<<<<
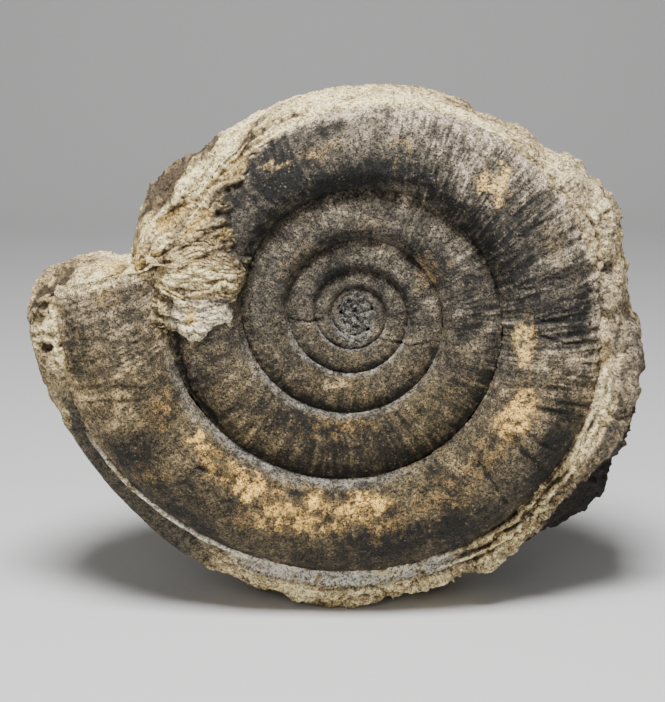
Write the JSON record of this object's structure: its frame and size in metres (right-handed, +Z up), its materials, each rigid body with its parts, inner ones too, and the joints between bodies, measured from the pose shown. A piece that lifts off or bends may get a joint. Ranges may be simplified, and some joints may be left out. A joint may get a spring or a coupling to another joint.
{
  "type": "ammonite fossil",
  "caption": "coiled ammonite fossil in a rough limestone block, with a broken outer end and rock left over one side, standing upright on a flat broken foot",
  "frame": {"origin": "on the surface that the stone stands on, under the middle of its bounding box", "axes": "+Z up, -Y the side that shows the coil's face, +X to the right as seen from in front of the face"},
  "size_m": [0.2844, 0.1008, 0.243],
  "materials": {
    "fossil_shell": "dark grey-brown mineral shell with a dull natural sheen, pale on the inner walls, ochre in patches",
    "limestone": "rough broken limestone, cream to grey, granular and flaky"
  },
  "bodies": {
    "root": {"ammonite": "fossil_shell", "rock_matrix": "limestone"}
  },
  "joints": []
}
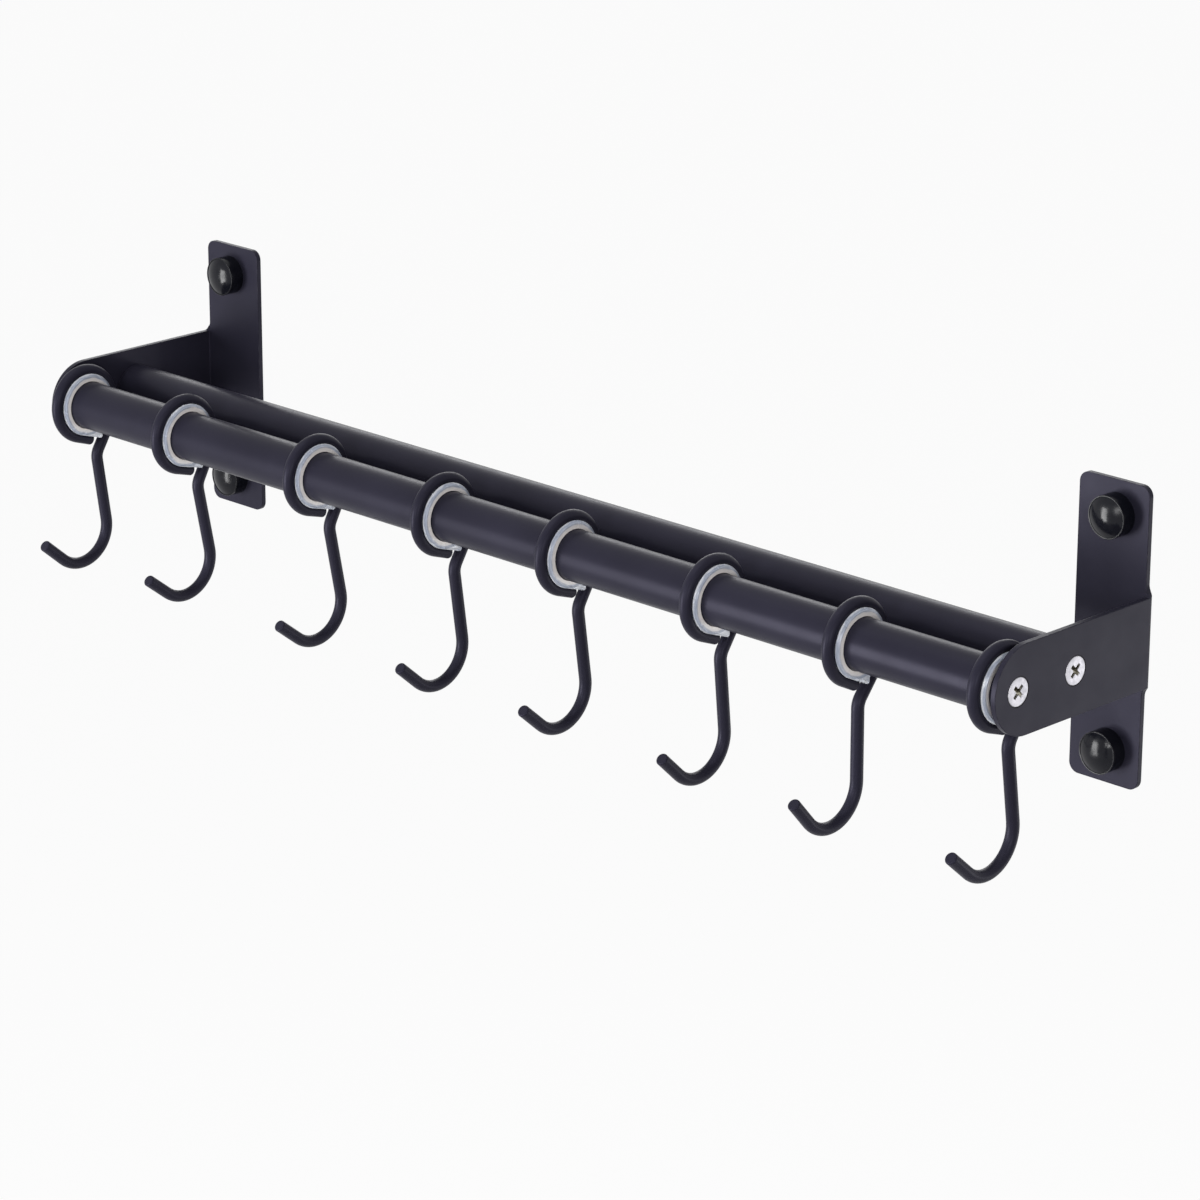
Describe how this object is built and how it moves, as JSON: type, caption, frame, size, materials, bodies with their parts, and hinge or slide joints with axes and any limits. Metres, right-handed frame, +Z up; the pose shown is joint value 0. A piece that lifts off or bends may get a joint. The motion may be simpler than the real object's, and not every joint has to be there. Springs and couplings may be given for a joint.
{
  "type": "kitchen utensil rail",
  "caption": "Wall-mounted black utensil rail: folded end brackets, a front and a rear rod, and bent wire hooks that slide and swing on clear liners.",
  "frame": {"origin": "centre of the four wall holes, in the wall plane, level with the axes of the rods", "axes": "+X along the rods, +Y into the wall, +Z up"},
  "size_m": [0.444, 0.0933, 0.1117],
  "materials": {
    "bracket_coat": "satin black powder coat on sheet steel",
    "rod_coat": "satin black powder coat on steel tube",
    "hook_coat": "satin black coat on steel wire",
    "zinc_screw": "bright zinc-plated steel",
    "plug_steel": "plain turned steel",
    "clear_plastic": "clear, slightly milky soft plastic",
    "cap_plastic": "glossy black moulded plastic",
    "base_plastic": "plain black moulded plastic"
  },
  "bodies": {
    "frame": {"left_bracket": "bracket_coat", "right_bracket": "bracket_coat", "front_rod": "rod_coat", "rear_rod": "rod_coat", "left_front_plug": "plug_steel", "left_front_screw": "zinc_screw", "left_rear_plug": "plug_steel", "left_rear_screw": "zinc_screw", "left_top_cap_base": "base_plastic", "left_top_cap": "cap_plastic", "left_bottom_cap_base": "base_plastic", "left_bottom_cap": "cap_plastic", "right_front_plug": "plug_steel", "right_front_screw": "zinc_screw", "right_rear_plug": "plug_steel", "right_rear_screw": "zinc_screw", "right_top_cap_base": "base_plastic", "right_top_cap": "cap_plastic", "right_bottom_cap_base": "base_plastic", "right_bottom_cap": "cap_plastic"},
    "slider_1": {"liner_1": "clear_plastic"},
    "hook_1": {"hook_1": "hook_coat"},
    "slider_2": {"liner_2": "clear_plastic"},
    "hook_2": {"hook_2": "hook_coat"},
    "slider_3": {"liner_3": "clear_plastic"},
    "hook_3": {"hook_3": "hook_coat"},
    "slider_4": {"liner_4": "clear_plastic"},
    "hook_4": {"hook_4": "hook_coat"},
    "slider_5": {"liner_5": "clear_plastic"},
    "hook_5": {"hook_5": "hook_coat"},
    "slider_6": {"liner_6": "clear_plastic"},
    "hook_6": {"hook_6": "hook_coat"},
    "slider_7": {"liner_7": "clear_plastic"},
    "hook_7": {"hook_7": "hook_coat"},
    "slider_8": {"liner_8": "clear_plastic"},
    "hook_8": {"hook_8": "hook_coat"}
  },
  "joints": [
    {"name": "hook_1_slide", "type": "slide", "parent": "frame", "child": "slider_1", "axis": [1, 0, 0], "range_m": [0, 0.02424]},
    {"name": "hook_1_swing", "type": "hinge", "parent": "slider_1", "child": "hook_1", "pos_m": [-0.2168, -0.0649, 0], "axis": [-1, 0, 0], "range_deg": [-51, 256]},
    {"name": "hook_2_slide", "type": "slide", "parent": "frame", "child": "slider_2", "axis": [1, 0, 0], "range_m": [-0.02424, 0.03161]},
    {"name": "hook_2_swing", "type": "hinge", "parent": "slider_2", "child": "hook_2", "pos_m": [-0.16152, -0.0649, 0], "axis": [-1, 0, 0], "range_deg": [-48, 259]},
    {"name": "hook_3_slide", "type": "slide", "parent": "frame", "child": "slider_3", "axis": [1, 0, 0], "range_m": [-0.03161, 0.02858]},
    {"name": "hook_3_swing", "type": "hinge", "parent": "slider_3", "child": "hook_3", "pos_m": [-0.09149, -0.0649, 0], "axis": [-1, 0, 0], "range_deg": [-48, 259]},
    {"name": "hook_4_slide", "type": "slide", "parent": "frame", "child": "slider_4", "axis": [1, 0, 0], "range_m": [-0.02858, 0.02609]},
    {"name": "hook_4_swing", "type": "hinge", "parent": "slider_4", "child": "hook_4", "pos_m": [-0.02753, -0.0649, 0], "axis": [-1, 0, 0], "range_deg": [-51, 256]},
    {"name": "hook_5_slide", "type": "slide", "parent": "frame", "child": "slider_5", "axis": [1, 0, 0], "range_m": [-0.02609, 0.02912]},
    {"name": "hook_5_swing", "type": "hinge", "parent": "slider_5", "child": "hook_5", "pos_m": [0.03144, -0.0649, 0], "axis": [-1, 0, 0], "range_deg": [-51, 256]},
    {"name": "hook_6_slide", "type": "slide", "parent": "frame", "child": "slider_6", "axis": [1, 0, 0], "range_m": [-0.02912, 0.02673]},
    {"name": "hook_6_swing", "type": "hinge", "parent": "slider_6", "child": "hook_6", "pos_m": [0.09648, -0.0649, 0], "axis": [-1, 0, 0], "range_deg": [-53.5, 253.5]},
    {"name": "hook_7_slide", "type": "slide", "parent": "frame", "child": "slider_7", "axis": [1, 0, 0], "range_m": [-0.02673, 0.02565]},
    {"name": "hook_7_swing", "type": "hinge", "parent": "slider_7", "child": "hook_7", "pos_m": [0.15675, -0.0649, 0], "axis": [-1, 0, 0], "range_deg": [-58.5, 248.5]},
    {"name": "hook_8_slide", "type": "slide", "parent": "frame", "child": "slider_8", "axis": [1, 0, 0], "range_m": [-0.02565, 0.00195]},
    {"name": "hook_8_swing", "type": "hinge", "parent": "slider_8", "child": "hook_8", "pos_m": [0.21485, -0.0649, 0], "axis": [-1, 0, 0], "range_deg": [-51, 256]}
  ]
}
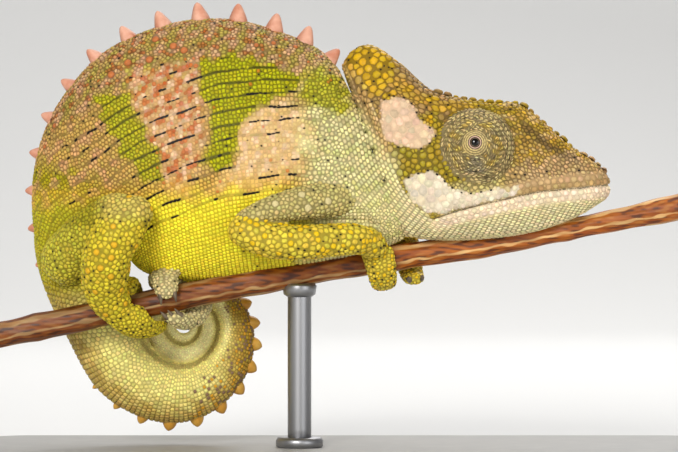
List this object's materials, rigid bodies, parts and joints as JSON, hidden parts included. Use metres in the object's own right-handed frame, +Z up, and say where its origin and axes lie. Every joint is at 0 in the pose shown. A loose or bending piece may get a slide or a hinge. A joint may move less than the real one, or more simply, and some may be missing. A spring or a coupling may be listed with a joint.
{
  "type": "chameleon display model on a twig perch",
  "caption": "Still, life-size chameleon gripping a cut twig, chin resting on it and tail coiled below, held by a flat base and a short rod.",
  "frame": {"origin": "middle of the underside of the stand's base", "axes": "+Z up, +X towards the snout along the base, the animal's left side faces +Y"},
  "size_m": [0.084, 0.04, 0.0519],
  "materials": {
    "head_skin": "dry scaled skin, ochre and olive brown",
    "throat_skin": "dry scaled skin, pale cream",
    "body_skin": "dry scaled skin, salmon, orange and yellow-green",
    "tail_skin": "dry scaled skin, pale yellow with orange tubercles",
    "limb_skin": "dry scaled skin, yellow with black specks",
    "turret_skin": "finely ringed olive skin",
    "eye": "wet, glossy",
    "claw": "satin horn",
    "spine": "dry pink scale cones",
    "bark": "weathered red-brown bark with pale streaks",
    "stand_base": "satin black paint",
    "stand_rod": "satin"
  },
  "bodies": {
    "root": {"head": "head_skin", "lower_jaw": "throat_skin", "neck": "throat_skin", "chest": "body_skin", "abdomen": "body_skin", "pelvis": "body_skin", "tail_1": "tail_skin", "tail_2": "tail_skin", "tail_3": "tail_skin", "tail_4": "tail_skin", "tail_5": "tail_skin", "tail_6": "tail_skin", "tail_7": "tail_skin", "eye_turret_right": "turret_skin", "eye_turret_left": "turret_skin", "eyeball_right": "eye", "eyeball_left": "eye", "upper_arm_right": "limb_skin", "upper_arm_left": "limb_skin", "forearm_right": "limb_skin", "forearm_left": "limb_skin", "hand_right": "limb_skin", "hand_left": "limb_skin", "thigh_right": "limb_skin", "thigh_left": "limb_skin", "shank_right": "limb_skin", "shank_left": "limb_skin", "foot_right": "limb_skin", "foot_left": "limb_skin", "hand_right_outer_toes": "limb_skin", "hand_right_inner_toes": "limb_skin", "hand_left_outer_toes": "limb_skin", "hand_left_inner_toes": "limb_skin", "foot_right_outer_toes": "limb_skin", "foot_right_inner_toes": "limb_skin", "foot_left_upper_toes": "limb_skin", "foot_left_lower_toes": "limb_skin", "perch_twig": "bark", "stand_base": "stand_base", "stand_rod": "stand_rod"}
  },
  "joints": []
}
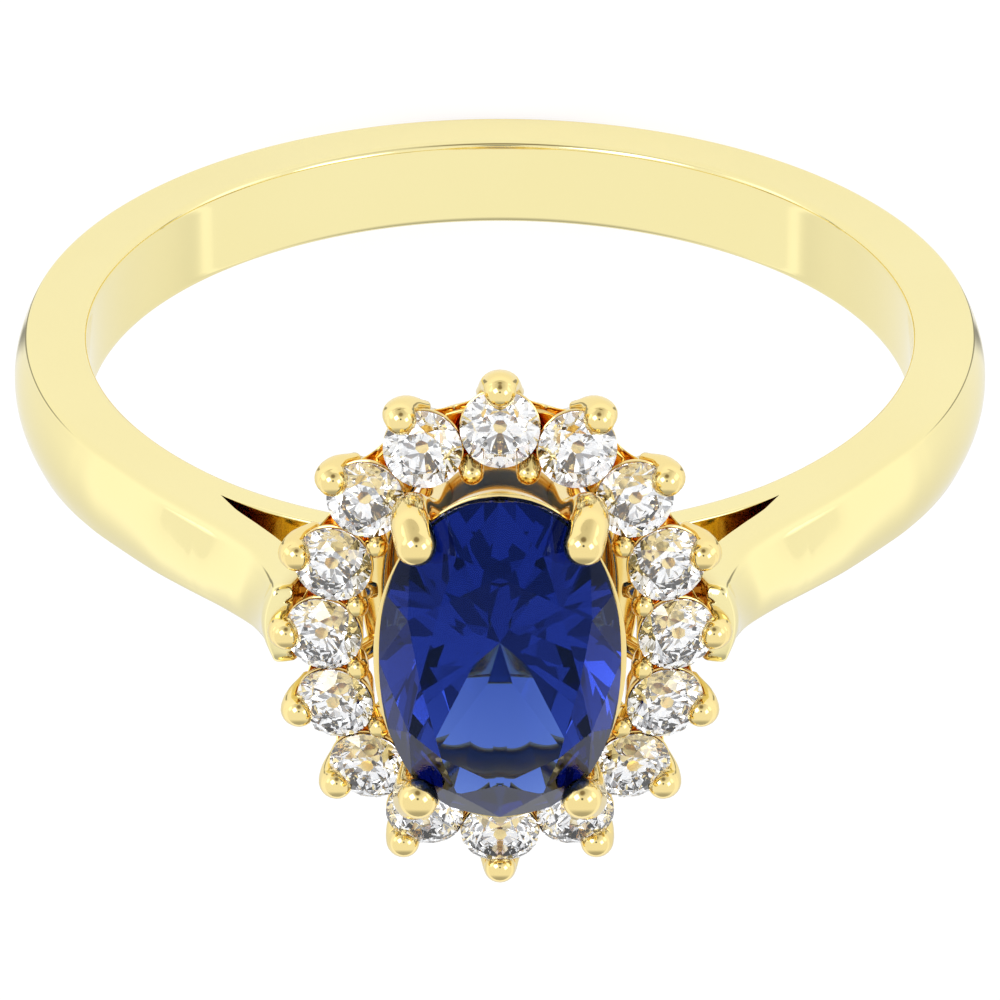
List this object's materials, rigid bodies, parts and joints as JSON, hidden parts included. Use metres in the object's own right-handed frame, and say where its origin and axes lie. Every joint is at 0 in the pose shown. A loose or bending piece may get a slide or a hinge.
>>>>
The exercise:
Show every line where the string "from" appears.

Solution for this problem:
Write the JSON record of this object's structure: its frame and size in metres (right-handed, +Z up), its materials, each rigid body with its parts, inner ones too, and the joints between bodies, measured from the pose shown. A piece that lifts off or bends may get a joint. Ranges may be simplified, and some joints may be left out. A joint may get a spring or a coupling to another joint.
  "frame": {"origin": "on the surface that the stone stands on, under the middle of its bounding box", "axes": "+Z up, -Y the side that shows the coil's face, +X to the right as seen from in front of the face"},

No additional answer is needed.